Is the price attractive?
The sole reason behind any new investment is the view that it will generate a higher rate of return than alternative options in an investor’s portfolio. It is too early to make any pronouncements as the financials have not been released, but any investment would want to take a conservative long-term oil price into account and discount stronger oil prices that we may see over the next nine months.
Despite what is contained in the marketing documents for every IPO, in determining a valuation potential investor should apply a discount to currently listed companies.
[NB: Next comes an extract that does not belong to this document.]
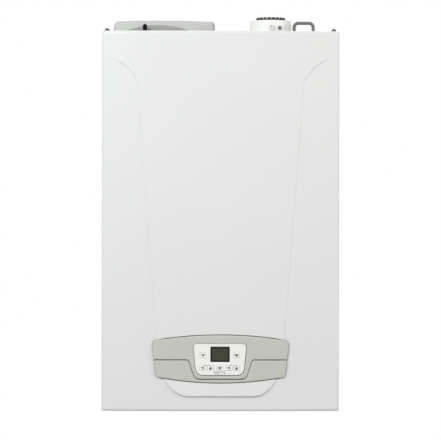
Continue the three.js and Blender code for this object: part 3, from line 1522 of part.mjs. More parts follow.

Due to an IPO lacking a listed track record and investors having less financial data; a discount to currently-listed comparable companies should be applied when valuing an IPO. In the case of Aramco, in our opinion the price investors should pay would be a 20% discount or greater to valuations at which companies such as Exxon Mobil, Chevron or Shell are trading at.
Whilst new IPOs are presented as fresh, exciting ways for investors to make money and access different high growth companies or assets, we see that the best approach to evaluating IPOs is to start from the default position that the vendors are trying to cheat you and then work backwards from there. The best IPOs I have seen over the past 20 years have been one’s where the vendor is under-pricing the asset being sold, leaving some upside or “margin of safety” for the new investors. Understandably this is a very rare occurrence for profit-maximising private equity owners and possibly Middle Eastern Kingdoms. The Saudi government (just like private equity vendors) may face some domestic backlash for pricing the IPO too low if Aramco performs strongly post listing!